What you are asked to do – Repeat exactly, and only, the lines from the one that contains "point = shown.matrix_world" through the one that contains "obj.parent = None", both ends included.

Collected material –
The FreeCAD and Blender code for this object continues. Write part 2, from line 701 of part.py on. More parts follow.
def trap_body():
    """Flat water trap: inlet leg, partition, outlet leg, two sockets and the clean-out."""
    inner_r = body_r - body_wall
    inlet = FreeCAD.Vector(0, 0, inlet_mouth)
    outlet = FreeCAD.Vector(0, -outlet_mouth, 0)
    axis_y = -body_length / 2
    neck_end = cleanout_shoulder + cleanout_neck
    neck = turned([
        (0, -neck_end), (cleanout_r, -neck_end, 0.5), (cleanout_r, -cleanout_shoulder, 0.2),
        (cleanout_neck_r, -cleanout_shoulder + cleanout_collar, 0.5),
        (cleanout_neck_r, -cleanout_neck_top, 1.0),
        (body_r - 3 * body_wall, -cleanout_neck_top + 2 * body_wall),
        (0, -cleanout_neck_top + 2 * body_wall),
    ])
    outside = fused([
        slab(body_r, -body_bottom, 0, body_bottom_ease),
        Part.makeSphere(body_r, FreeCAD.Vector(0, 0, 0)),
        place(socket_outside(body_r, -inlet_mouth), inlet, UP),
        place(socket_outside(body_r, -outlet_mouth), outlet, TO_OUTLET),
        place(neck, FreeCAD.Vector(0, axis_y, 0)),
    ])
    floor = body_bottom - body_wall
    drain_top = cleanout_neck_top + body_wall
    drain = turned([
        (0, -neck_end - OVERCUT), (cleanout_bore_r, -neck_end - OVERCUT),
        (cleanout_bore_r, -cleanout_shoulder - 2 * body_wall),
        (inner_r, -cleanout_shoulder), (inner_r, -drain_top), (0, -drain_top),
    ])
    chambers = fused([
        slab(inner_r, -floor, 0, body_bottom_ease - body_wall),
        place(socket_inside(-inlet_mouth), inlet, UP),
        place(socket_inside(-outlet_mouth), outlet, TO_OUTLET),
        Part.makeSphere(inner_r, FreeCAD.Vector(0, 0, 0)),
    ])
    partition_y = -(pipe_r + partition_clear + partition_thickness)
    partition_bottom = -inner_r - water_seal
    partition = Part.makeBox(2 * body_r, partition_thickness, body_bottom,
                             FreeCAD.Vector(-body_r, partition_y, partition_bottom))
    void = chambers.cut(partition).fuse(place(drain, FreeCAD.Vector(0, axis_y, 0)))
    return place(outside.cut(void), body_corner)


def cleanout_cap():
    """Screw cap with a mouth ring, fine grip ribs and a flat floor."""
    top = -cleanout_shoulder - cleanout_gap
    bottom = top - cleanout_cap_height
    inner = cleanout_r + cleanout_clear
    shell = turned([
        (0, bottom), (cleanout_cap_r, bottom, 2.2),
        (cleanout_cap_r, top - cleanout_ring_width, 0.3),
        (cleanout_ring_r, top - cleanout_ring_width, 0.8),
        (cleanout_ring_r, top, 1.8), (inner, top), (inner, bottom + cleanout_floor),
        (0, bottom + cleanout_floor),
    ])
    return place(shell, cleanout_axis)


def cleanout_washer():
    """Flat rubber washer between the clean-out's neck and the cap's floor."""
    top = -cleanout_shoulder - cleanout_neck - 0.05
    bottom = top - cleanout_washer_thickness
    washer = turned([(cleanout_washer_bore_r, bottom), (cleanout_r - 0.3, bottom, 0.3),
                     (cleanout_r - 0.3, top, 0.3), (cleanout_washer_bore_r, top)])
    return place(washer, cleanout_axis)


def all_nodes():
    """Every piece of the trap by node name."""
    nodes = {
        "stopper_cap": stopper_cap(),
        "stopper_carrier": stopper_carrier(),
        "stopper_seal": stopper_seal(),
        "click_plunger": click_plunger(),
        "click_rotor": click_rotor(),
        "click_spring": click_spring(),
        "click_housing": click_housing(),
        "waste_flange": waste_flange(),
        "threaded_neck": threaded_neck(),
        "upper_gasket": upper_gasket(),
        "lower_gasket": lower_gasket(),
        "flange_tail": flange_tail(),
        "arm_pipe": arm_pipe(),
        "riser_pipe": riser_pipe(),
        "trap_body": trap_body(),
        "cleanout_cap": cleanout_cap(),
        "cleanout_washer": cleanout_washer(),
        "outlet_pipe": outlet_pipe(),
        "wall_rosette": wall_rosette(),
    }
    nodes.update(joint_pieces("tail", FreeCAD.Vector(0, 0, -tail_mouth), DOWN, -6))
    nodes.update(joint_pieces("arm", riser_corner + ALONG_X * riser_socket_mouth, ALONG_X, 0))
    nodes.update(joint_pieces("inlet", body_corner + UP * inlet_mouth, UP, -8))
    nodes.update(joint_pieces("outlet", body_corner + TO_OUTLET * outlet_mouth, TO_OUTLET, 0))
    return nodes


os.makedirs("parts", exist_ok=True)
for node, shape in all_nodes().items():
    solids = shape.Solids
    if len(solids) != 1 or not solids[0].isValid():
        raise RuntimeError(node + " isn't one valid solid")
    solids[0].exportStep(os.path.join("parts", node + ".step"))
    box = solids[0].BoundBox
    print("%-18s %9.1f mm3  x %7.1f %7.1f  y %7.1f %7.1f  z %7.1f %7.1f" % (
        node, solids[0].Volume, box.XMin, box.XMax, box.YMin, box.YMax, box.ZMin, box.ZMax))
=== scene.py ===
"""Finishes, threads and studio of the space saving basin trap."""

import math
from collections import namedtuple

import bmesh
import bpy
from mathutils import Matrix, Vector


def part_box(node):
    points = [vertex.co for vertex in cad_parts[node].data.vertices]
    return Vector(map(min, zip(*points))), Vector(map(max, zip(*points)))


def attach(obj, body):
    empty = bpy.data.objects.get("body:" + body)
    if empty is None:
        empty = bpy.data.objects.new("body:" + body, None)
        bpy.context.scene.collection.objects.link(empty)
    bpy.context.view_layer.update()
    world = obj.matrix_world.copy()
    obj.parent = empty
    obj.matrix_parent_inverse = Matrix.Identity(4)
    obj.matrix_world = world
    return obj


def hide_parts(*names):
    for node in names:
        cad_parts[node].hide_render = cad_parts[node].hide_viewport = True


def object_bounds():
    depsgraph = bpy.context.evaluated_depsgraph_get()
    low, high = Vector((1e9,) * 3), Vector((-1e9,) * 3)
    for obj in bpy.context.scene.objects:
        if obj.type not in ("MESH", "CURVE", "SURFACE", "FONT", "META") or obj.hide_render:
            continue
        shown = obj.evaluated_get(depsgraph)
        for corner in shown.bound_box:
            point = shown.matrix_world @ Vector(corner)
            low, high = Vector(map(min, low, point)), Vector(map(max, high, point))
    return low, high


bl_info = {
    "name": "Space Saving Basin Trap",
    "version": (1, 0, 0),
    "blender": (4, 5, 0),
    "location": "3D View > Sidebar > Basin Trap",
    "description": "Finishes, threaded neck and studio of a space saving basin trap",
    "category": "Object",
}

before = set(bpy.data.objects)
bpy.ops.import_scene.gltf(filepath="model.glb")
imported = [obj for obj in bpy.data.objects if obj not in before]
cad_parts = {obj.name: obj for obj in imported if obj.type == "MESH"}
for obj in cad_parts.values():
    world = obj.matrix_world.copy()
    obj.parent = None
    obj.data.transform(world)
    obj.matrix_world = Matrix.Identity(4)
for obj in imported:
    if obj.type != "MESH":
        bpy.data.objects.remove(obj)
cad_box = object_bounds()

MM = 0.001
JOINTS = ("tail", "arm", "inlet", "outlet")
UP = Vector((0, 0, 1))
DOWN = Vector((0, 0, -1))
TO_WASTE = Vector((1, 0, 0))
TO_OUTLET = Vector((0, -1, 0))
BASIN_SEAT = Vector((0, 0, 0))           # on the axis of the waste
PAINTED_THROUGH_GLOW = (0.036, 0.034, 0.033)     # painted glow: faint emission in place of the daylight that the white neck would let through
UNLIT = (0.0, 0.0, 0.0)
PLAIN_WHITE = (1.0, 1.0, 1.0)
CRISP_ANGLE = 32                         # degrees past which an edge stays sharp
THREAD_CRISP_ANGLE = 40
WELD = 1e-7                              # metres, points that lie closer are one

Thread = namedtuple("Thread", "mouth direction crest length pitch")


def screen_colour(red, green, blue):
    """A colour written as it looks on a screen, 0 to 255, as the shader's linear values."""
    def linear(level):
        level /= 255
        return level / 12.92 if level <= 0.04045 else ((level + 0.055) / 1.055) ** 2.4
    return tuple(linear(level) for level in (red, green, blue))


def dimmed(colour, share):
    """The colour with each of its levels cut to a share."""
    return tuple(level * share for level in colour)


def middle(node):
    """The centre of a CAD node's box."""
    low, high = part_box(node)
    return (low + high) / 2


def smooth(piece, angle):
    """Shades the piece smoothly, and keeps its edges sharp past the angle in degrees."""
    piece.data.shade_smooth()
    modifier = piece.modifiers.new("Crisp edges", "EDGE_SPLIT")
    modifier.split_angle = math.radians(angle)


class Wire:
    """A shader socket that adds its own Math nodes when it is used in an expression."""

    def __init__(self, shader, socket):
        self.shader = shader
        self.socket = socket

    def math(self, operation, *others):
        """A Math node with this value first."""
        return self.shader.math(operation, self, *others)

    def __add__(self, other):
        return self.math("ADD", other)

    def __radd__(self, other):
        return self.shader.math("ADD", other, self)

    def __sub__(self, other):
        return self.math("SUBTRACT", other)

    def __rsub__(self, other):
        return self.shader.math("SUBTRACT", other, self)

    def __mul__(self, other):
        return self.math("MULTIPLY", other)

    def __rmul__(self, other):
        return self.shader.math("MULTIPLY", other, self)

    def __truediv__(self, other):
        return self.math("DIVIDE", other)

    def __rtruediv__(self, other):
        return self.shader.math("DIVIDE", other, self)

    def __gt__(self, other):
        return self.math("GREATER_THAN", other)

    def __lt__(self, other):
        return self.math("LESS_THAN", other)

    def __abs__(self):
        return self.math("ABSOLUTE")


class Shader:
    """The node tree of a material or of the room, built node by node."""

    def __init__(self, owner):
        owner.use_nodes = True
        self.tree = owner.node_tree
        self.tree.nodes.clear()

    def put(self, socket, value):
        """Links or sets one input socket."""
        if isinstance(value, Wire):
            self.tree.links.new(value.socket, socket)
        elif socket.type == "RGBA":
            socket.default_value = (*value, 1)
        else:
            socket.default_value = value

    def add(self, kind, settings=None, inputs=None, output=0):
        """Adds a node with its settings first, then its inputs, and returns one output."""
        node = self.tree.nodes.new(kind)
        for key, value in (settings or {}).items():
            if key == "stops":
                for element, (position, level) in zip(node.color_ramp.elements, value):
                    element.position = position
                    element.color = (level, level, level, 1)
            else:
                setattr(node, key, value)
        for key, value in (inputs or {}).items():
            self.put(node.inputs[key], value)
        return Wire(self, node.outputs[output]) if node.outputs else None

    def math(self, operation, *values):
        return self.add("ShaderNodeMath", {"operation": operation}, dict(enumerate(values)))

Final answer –
            point = shown.matrix_world @ Vector(corner)
            low, high = Vector(map(min, low, point)), Vector(map(max, high, point))
    return low, high


bl_info = {
    "name": "Space Saving Basin Trap",
    "version": (1, 0, 0),
    "blender": (4, 5, 0),
    "location": "3D View > Sidebar > Basin Trap",
    "description": "Finishes, threaded neck and studio of a space saving basin trap",
    "category": "Object",
}

before = set(bpy.data.objects)
bpy.ops.import_scene.gltf(filepath="model.glb")
imported = [obj for obj in bpy.data.objects if obj not in before]
cad_parts = {obj.name: obj for obj in imported if obj.type == "MESH"}
for obj in cad_parts.values():
    world = obj.matrix_world.copy()
    obj.parent = None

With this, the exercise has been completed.